Ranking the ACC College Football Coaching Jobs

Athlon ranks every coaching job in ACC

Since 2006, only two conferences - the ACC and SEC - have at least two teams with a national championship. The pieces are in place for both Clemson and Florida State to contend for a national title on a consistent basis, and it's a close call between these two programs for the top job in the ACC. The Tigers get a slight edge over the Seminoles in Athlon's ACC jobs ranking, but there's no wrong answer at No. 1. Miami and Virginia Tech headline the next tier, with NC State rounding out the top five.

 

Ranking the jobs for every FBS conference is no easy task. After all, the rankings are subjective based upon numerous factors, but we have ranked every college football program in the country, based on the attractiveness of the position from a coaching perspective. We considered many factors — tradition, facilities, location, money, ability to recruit talent  — but in the end, we simply asked ourselves the following question: Where would we want to coach?

 

Ranking the ACC Coaching Jobs

 

14. Wake Forest

Good coaches have been able to win some games at Wake, but no one has been able to sustain success: Since the inception of the ACC in 1953, only twice have the Demon Deacons been able to string together three straight winning seasons, and they’ve never done it in four straight.

 

13. Duke

Duke struggles with some of the same issues as Wake — lack of tradition, small fan base (as a private school), competition for players (as one of four ACC schools in the state) — but it has a better brand nationally, thanks to the success of the basketball program and the superior reputation of the school.

 

12. Boston College

Boston College is a program with a better history than most realize, but the Eagles have made only one appearance in the national rankings in the last 10 seasons. Location is a huge issue. The recruiting base is not good, and the school will always have a tough time beating out other schools in the ACC for players from the South.

 

11. Syracuse

A national power in the 1950s and ’60s and a consistent top-20 program in the ’80s and ’90s, Syracuse has tumbled down the college football food chain since the turn of the century.

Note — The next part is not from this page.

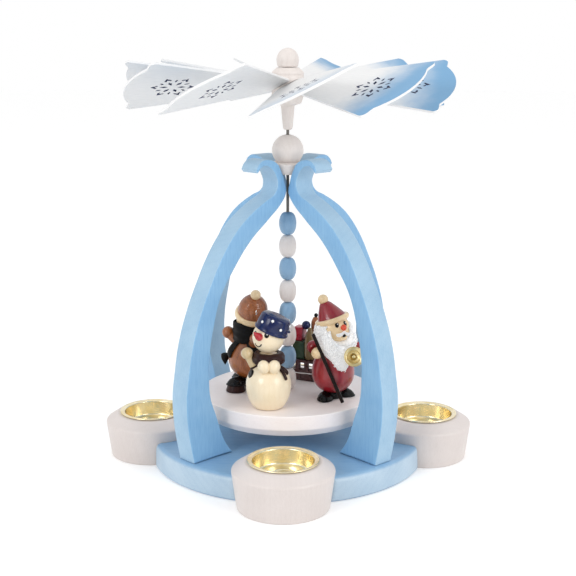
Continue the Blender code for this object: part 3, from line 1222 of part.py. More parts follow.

It obviously can be done — Dino Babers won 10 games last season — but the Orange have too many built-in disadvantages when compared to many other programs in the league. 

 

10. Pittsburgh

The move to the ACC has not been ideal for this program. The Panthers can compete — they’ve been to a bowl game in all but one season since joining the league in 2013, but they’ve also never won more than eight games over that stretch.

 

9. Virginia

Virginia’s historical lack of success is one of the big mysteries in college football. George Welsh had a nice run in the 1980s and ’90s, but the Cavs have otherwise had trouble fielding a consistently competitive program. It’s a great school academically, and it’s located in a state that produces a ton of top talent.

 

8. North Carolina

There are plenty of positives about this job — great school, great location, etc. — but there’s also a reason North Carolina hasn’t won a league title since 1980 and only once has strung together back-to-back winning ACC seasons since the mid-1990s. Maybe it’s the fact that basketball is king at UNC. Maybe the school isn’t committed quite like some of the top programs in the league.

 

7. Georgia Tech

Here’s a stat that might surprise you: Dating back to 1995, Georgia Tech has been .500 or better in the ACC in all but one season. That’s a remarkable track record of consistency. This job has its challenges — recruiting can be tough (high standards and a lack of majors at the school) and you are the second-most popular team in your own city (thanks Georgia) — but few non-elite programs have a higher floor.

 

6. Louisville

There is a strong commitment from the Louisville administration and a decent track of record of success (eight straight winning seasons from 2010-17), but this program doesn’t have a very strong recruiting base, and life in the ACC Atlantic can be tough.

 

5. NC State

A chronic underachiever, NC State is showings signs of living up to its potential. The facilities are good, the recruiting base is strong and the fan support is outstanding. This should consistently be the best of the four ACC programs in the state of North Carolina.

 

4. Virginia Tech

Virginia Tech was on the cusp of breaking into college football royalty before taking a step back over the last seven years. Still, this is a great job with a great recruiting base in-state and one of the top home fields in the sport.

 

3. Miami

We’re almost two decades removed from the last great Miami team, but this is a highly desirable job due largely to its location in the middle of one of the most fertile recruiting areas in the nation. There are some drawbacks — no on-campus stadium, fickle fan support — but Miami is still a destination job.

 

2. Florida State

You can win a national championship at Florida State — the school won it as recently as 2013 — and there are a ton of built-in advantages due to the school’s location, but there are also some difficulties (just ask Jimbo Fisher) that keep it from being a top-five job nationally.

 

1. Clemson

No program has changed its lot in life over the last decade more than Clemson. Long considered a sleeping giant, Clemson has emerged as a superpower thanks to the work of Dabo Swinney and his staff and a huge commitment from the school. This will be an elite program for the foreseeable future.